Ask anybody about the problems they have with the internet, and you will hear a horror story about online "trolls." Many instructors are likely to balk at a completely unregulated forum for fear of antagonistic discourse. However, I would argue that, within the context of a writing class, even controversial speech can be useful. In Rabelais and his World Bakhtin wrote,"Besides the universalism and freedom, the third important trait of laughter was its relation to people’s unofficial truth. The serious aspects of class culture are official and authoritarian; they are combined with violence, prohibitions, limitations and always contain an element of fear and intimidation. These elements prevailed in the Middle Ages. Laughter, on the contrary, overcomes fear, for it knows no inhibitions, no limitations. Its idiom is never used by violence and authority" (90).
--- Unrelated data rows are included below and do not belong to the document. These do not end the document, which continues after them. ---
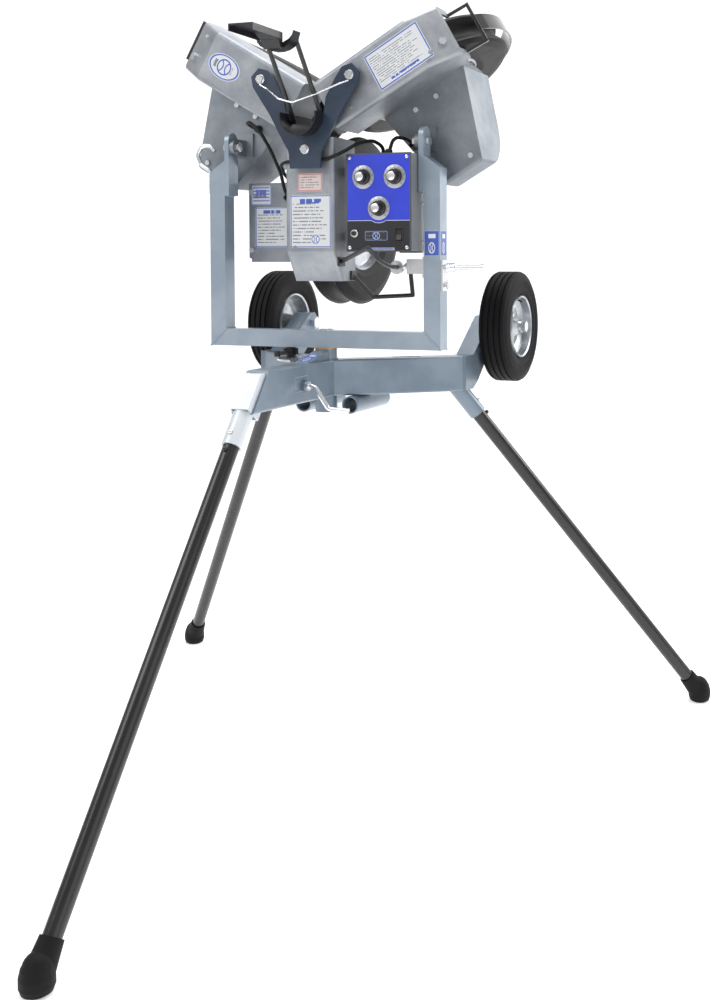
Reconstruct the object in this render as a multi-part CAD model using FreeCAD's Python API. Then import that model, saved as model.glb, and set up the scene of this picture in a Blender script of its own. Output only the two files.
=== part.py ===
"""Three-wheel baseball pitching machine on a tripod: one STEP per piece, millimetres.

Frame: +Z up, +Y is the way the ball is thrown, +X is the operator's right. The model is built round
the swivel axis at x = y = 0 with the floor at z = 0, and save() moves it so that the origin is at the
middle of the footprint.
"""
import FreeCAD, Part
import math
import os
from FreeCAD import Vector as V

# ---------------------------------------------------------------- driving dimensions
FOOTPRINT_Y = 178.0          # the swivel axis stands this far forward of the footprint's middle

# tripod
ARM_TOP = 878.0              # top face of the three arms
ARM_H = 80.0
ARM_W = 50.0
ARM_WALL = 4.0
FRONT_ARM_DEG = 38.0         # front arms point this far forward of the X axis
FRONT_ARM_R = 312.0
REAR_ARM_R = 285.0
REAR_ARM_SLANT = 60.0        # how much longer the rear arm is at its bottom face
POST_OD = 48.0
POST_BOTTOM = 763.0
LEG_OD = 31.75
LEG_ID = 26.0
SOCKET_OD = 39.0
SOCKET_BORE = 32.4
FOOT_R = 917.0               # circle that the three feet stand on
LEG_END_Z = 22.0             # lower end of a leg tube, inside its rubber foot
SLEEVE_X = 57.0              # spare tubes under the base that take the legs as cart handles
SLEEVE_Z = 778.4
SLEEVE_L = 165.0

# transport wheels
TYRE_R = 131.0
TYRE_IN = 268.0
TYRE_W = 72.0
RIM_R = 75.0
WHEEL_Y = 351.0
WHEEL_Z = 937.0
AXLE_D = 16.0

# yoke
YOKE_W = 558.0
TUBE = 38.0
TUBE_WALL = 3.0
YOKE_Z = 904.0
LEG_TOP = 1291.0             # outer side of an upright, the inner side stands CAP_RISE higher
CAP_RISE = 27.0
EAR_T = 11.0
EAR_RISE = 13.0              # round end of an ear above the pivot hole
EAR_FOOT = 1240.0
PIVOT_Z = 1348.0             # tilt axis
SPINDLE_D = 32.0
BUSH_OD = 42.0

# head
BALL_Z = 1400.0              # axis that the ball leaves along
ARM_DEGS = {"lower": 0.0, "right": -120.0, "left": 120.0}
MOTOR_SIDE = {"lower": -1, "right": -1, "left": 1}
WHEEL_R = 190.0              # throwing wheel
WHEEL_RC = 215.0             # its centre from the ball axis
WHEEL_YC = 126.0
WHEEL_W = 75.0
WHEEL_SLOT = 83.0            # slot for the wheel in a housing's end wall
GROOVE = 13.0                # how far the tread is hollowed for the ball
HUB_R = 112.0
HOOP_W = 36.0
HOOP_DEGS = (-28, 112)
SHAFT_D = 16.0
HOUSE_W = 116.0
HOUSE_WALL = 4.5
HOUSE_REAR = -73.0
HOUSE_FRONT = 28.0
HOUSE_R0 = 44.0
HOUSE_R1 = 350.0
CHIN_R = 286.0
CHIN_Y = -34.0
MOUNT_FRONT = 205.0
COVER_REAR = 45.0
COVER_WALL = 4.0
COVER_ROUND = 90.0           # front corner of the far end of an upper cover
COVER_REACH = {"lower": 222.0, "right": 255.0, "left": 255.0}
COVER_D = 158.0              # how deep a cover is along the throw
LOWER_COVER_R = (130.0, 301.0)
UPPER_COVER_NEAR = (108.0, 322.0)
UPPER_COVER_FAR = (153.0, 258.0)
MOTOR_D = 98.0
MOTOR_L = 150.0

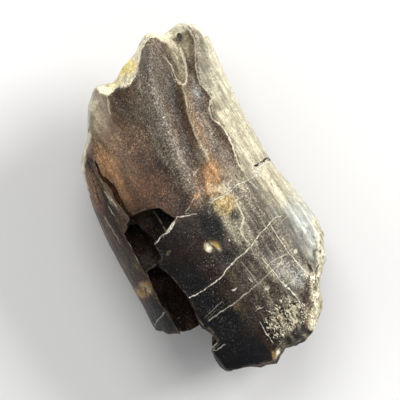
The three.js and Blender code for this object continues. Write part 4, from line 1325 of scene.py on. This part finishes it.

The digital space, like the carnival, is a place of release and freedom. This freedom may result in productive discussion that could comfortably fit in the classroom, but an unmonitored individual online is also free to explore darker, more controversial sides of his or her identity. Sherry Turkle stated that “Jung believed that for each of us, it is potentially most liberating to become acquainted with our dark side, as well as the other-gendered self called anima in men and animus in women” (259) and Lester Faigley, in studying why some of his online classes turned agonistic, cited Marshall Kremers who “says that such hostility in electronic discussions comes from the “shock of being granted total freedom of expression, a privilege we can hardly blame them for being unable to handle since we never gave it to them in the regular classroom” (190). Anonymity offers a great deal of freedom for students to explore their dark sides, and indeed, controversy can be highly conducive to discussion as argued in Patricia Bizzell’s “Contact Zone” classroom model. Cooper and Selfe address similar concerns in dealing with controversial discourse online and in the classroom:" In classroom discussions, the dilemma is indeed difficult to resolve: teachers hold so much authority there that, if they argue against students who resist the relativistic tenets of secular humanism, students either fall into implacable opposition or are silenced. One of the great advantages of the alternative forum provided by these conferences is that it offers us a way out of this dilemma. Students can experiment with and confront discourses in a less threatening context, one in which the teacher's authority to privilege or forbid discourses is not so absolute, and what matters is ideas, not personalities" (867).
Rather than simply allowing controversy, however, the anonymous classroom may actively encourage it.Faigley argues that “violations of politeness often occurred when students raised issues of difference in their terms” and that “electronic written discussions create disensus because they give voice to diversity” (19). This is the positive side of controversial discourse, but one that must be carefully and subtly cultivated by an instructor who hopes to use anonymity as a tool for education.